The performance of each pupil is tracked over the course of their time at Russell House using a wide range of nationally recognised standardised tests. Those with particularly high scores and/or observed enthusiasm and interest are considered for inclusion in the Gifted, Able and Talented register. Those who need it are helped in class in small groups and, after discussion, may attend one-to-one lessons with a specialist curriculum support teacher.
Academic lessons are planned for the whole range of abilities and there are always at least two adults in core subject lessons. Extra encouragement and enriching activities are provided for the more able. This may take the form of extended project work, presenting to the class, asking questions to be further investigated, using ICT to search for facts and answers, or talking about ideas and experiences with like-minded individuals.

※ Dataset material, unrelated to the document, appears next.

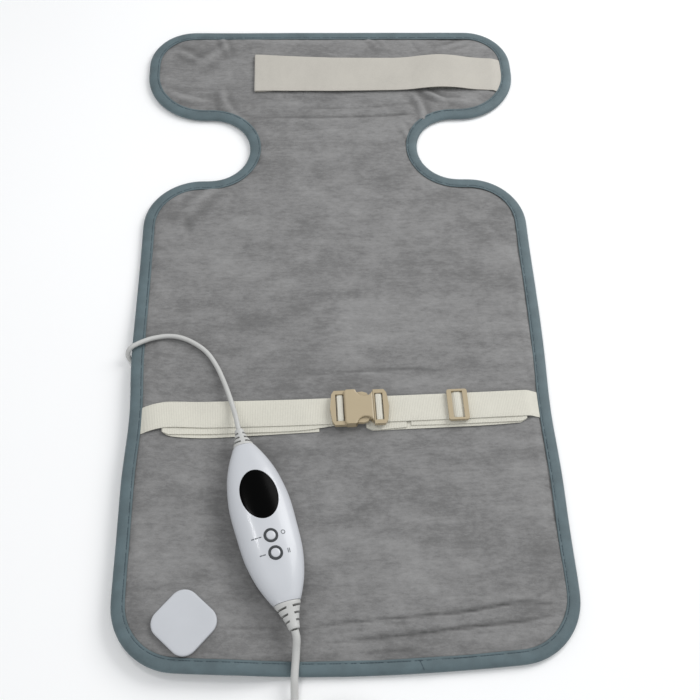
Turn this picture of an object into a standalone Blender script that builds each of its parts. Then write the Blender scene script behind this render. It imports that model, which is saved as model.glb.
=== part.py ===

Regular assessment in class measures the performance of individual pupils and the results are taken into account when planning the next step in learning. Teachers carefully monitor the outcome of these tests and use the information gained to make adjustments and so raise standards or address needs.
Encouraging Independence and Maturity
The children are encouraged to learn the importance of independence, maturity and resilience. They grow in independence by taking responsibility for their academic work and for their own belongings. The discipline of completing homework assignments by a deadline, of keeping notes in their contact books and of communicating problems to teachers are important steps in the process of becoming effective learners.
Membership of a House and, later on, of the School Council provide opportunities for pupils to air their thoughts and to become leaders.